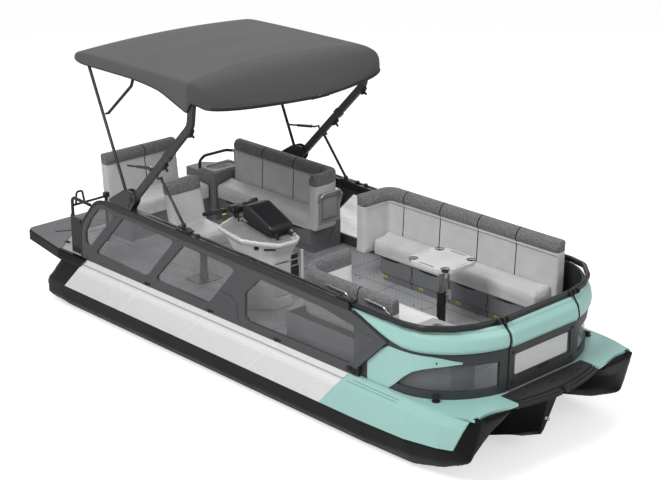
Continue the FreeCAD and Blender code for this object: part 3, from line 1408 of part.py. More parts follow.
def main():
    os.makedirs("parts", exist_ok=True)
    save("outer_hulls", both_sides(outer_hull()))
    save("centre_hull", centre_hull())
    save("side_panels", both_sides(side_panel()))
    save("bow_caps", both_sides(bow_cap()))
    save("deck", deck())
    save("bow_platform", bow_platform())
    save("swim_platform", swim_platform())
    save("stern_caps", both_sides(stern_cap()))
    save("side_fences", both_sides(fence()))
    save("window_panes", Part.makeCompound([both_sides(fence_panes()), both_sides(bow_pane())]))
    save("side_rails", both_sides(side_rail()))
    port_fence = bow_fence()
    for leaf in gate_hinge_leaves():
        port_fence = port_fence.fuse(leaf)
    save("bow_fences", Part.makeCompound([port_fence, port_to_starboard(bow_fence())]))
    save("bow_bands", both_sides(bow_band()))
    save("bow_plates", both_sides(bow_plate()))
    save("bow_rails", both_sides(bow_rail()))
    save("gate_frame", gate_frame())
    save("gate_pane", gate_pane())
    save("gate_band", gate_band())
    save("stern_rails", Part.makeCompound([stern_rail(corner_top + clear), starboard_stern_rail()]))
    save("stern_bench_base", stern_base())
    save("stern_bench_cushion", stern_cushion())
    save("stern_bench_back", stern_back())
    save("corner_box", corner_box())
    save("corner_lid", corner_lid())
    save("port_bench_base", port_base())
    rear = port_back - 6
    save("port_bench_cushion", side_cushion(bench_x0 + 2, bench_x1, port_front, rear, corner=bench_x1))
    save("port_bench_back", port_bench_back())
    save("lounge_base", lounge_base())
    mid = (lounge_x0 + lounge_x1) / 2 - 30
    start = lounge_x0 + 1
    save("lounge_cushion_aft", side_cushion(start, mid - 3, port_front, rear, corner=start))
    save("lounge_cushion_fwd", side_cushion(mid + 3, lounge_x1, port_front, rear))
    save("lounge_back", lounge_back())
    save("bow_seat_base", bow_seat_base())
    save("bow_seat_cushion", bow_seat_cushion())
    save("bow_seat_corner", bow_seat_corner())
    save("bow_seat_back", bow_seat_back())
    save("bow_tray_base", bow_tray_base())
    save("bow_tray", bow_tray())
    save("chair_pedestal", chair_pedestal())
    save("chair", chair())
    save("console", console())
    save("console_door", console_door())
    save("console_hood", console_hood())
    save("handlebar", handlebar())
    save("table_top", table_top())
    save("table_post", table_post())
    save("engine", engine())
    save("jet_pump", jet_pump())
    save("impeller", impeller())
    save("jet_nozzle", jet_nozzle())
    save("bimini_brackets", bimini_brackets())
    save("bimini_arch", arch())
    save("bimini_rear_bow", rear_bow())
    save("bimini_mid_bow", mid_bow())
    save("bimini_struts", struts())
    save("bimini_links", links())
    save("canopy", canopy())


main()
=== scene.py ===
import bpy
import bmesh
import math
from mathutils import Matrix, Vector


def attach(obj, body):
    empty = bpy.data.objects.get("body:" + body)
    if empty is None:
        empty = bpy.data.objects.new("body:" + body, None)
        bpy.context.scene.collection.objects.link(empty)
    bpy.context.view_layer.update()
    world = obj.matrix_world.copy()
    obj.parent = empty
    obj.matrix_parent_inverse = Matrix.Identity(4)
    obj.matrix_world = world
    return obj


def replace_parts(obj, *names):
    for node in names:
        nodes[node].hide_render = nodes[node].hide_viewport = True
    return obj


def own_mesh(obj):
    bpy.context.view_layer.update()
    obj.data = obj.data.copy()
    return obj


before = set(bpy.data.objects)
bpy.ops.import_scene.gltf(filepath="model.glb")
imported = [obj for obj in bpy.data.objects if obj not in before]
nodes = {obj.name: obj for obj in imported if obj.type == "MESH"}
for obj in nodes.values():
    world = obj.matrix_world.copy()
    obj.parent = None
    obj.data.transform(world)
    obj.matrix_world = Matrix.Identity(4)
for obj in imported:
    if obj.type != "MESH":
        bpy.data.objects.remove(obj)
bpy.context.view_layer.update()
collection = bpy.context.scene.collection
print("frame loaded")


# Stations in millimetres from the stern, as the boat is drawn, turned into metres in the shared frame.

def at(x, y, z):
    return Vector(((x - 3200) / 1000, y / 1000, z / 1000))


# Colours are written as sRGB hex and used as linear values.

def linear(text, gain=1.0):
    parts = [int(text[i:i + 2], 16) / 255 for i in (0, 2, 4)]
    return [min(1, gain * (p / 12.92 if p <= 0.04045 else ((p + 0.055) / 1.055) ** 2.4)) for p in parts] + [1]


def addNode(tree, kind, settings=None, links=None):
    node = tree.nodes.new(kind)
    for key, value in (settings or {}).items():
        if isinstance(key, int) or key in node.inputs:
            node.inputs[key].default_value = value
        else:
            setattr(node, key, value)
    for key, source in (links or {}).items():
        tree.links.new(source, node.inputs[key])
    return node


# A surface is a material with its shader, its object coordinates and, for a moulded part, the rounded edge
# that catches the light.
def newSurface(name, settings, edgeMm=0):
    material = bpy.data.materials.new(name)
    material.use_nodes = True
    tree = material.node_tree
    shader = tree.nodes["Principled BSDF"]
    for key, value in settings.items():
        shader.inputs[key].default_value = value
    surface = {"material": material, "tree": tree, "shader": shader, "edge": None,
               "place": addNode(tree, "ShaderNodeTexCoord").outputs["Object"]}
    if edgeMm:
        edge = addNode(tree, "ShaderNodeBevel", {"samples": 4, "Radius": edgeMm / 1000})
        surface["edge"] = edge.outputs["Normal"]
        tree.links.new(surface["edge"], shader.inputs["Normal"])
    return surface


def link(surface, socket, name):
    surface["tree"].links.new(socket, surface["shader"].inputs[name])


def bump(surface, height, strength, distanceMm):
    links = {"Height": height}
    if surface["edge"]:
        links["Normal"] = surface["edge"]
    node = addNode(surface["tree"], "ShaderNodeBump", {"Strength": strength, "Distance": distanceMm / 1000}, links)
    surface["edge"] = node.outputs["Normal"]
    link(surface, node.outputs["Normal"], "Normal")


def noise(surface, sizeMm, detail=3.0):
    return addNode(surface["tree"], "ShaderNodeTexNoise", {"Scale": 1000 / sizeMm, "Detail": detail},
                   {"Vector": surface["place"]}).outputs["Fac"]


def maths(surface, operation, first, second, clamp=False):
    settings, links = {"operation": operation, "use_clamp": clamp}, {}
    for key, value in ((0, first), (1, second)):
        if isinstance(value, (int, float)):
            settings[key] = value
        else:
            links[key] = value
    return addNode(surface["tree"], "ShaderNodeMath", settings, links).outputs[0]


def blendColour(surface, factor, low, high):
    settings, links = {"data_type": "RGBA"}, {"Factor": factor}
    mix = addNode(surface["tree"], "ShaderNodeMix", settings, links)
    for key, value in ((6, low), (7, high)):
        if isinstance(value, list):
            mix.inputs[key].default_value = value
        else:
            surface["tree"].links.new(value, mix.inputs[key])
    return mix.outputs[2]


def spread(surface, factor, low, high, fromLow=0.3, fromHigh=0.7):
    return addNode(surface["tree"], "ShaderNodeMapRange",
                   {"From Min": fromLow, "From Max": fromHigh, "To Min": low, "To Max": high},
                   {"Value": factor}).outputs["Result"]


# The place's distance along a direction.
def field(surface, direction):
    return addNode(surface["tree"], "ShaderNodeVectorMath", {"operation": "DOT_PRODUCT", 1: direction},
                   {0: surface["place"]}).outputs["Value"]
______
Problem details: Print, without alteration, the lines from the line with "start = lounge_x0 + 1" to the line with "obj.matrix_world = Matrix.Identity(4)". Include both of them, and omit every other line.

Answer in full:
    start = lounge_x0 + 1
    save("lounge_cushion_aft", side_cushion(start, mid - 3, port_front, rear, corner=start))
    save("lounge_cushion_fwd", side_cushion(mid + 3, lounge_x1, port_front, rear))
    save("lounge_back", lounge_back())
    save("bow_seat_base", bow_seat_base())
    save("bow_seat_cushion", bow_seat_cushion())
    save("bow_seat_corner", bow_seat_corner())
    save("bow_seat_back", bow_seat_back())
    save("bow_tray_base", bow_tray_base())
    save("bow_tray", bow_tray())
    save("chair_pedestal", chair_pedestal())
    save("chair", chair())
    save("console", console())
    save("console_door", console_door())
    save("console_hood", console_hood())
    save("handlebar", handlebar())
    save("table_top", table_top())
    save("table_post", table_post())
    save("engine", engine())
    save("jet_pump", jet_pump())
    save("impeller", impeller())
    save("jet_nozzle", jet_nozzle())
    save("bimini_brackets", bimini_brackets())
    save("bimini_arch", arch())
    save("bimini_rear_bow", rear_bow())
    save("bimini_mid_bow", mid_bow())
    save("bimini_struts", struts())
    save("bimini_links", links())
    save("canopy", canopy())


main()
=== scene.py ===
import bpy
import bmesh
import math
from mathutils import Matrix, Vector


def attach(obj, body):
    empty = bpy.data.objects.get("body:" + body)
    if empty is None:
        empty = bpy.data.objects.new("body:" + body, None)
        bpy.context.scene.collection.objects.link(empty)
    bpy.context.view_layer.update()
    world = obj.matrix_world.copy()
    obj.parent = empty
    obj.matrix_parent_inverse = Matrix.Identity(4)
    obj.matrix_world = world
    return obj


def replace_parts(obj, *names):
    for node in names:
        nodes[node].hide_render = nodes[node].hide_viewport = True
    return obj


def own_mesh(obj):
    bpy.context.view_layer.update()
    obj.data = obj.data.copy()
    return obj


before = set(bpy.data.objects)
bpy.ops.import_scene.gltf(filepath="model.glb")
imported = [obj for obj in bpy.data.objects if obj not in before]
nodes = {obj.name: obj for obj in imported if obj.type == "MESH"}
for obj in nodes.values():
    world = obj.matrix_world.copy()
    obj.parent = None
    obj.data.transform(world)
    obj.matrix_world = Matrix.Identity(4)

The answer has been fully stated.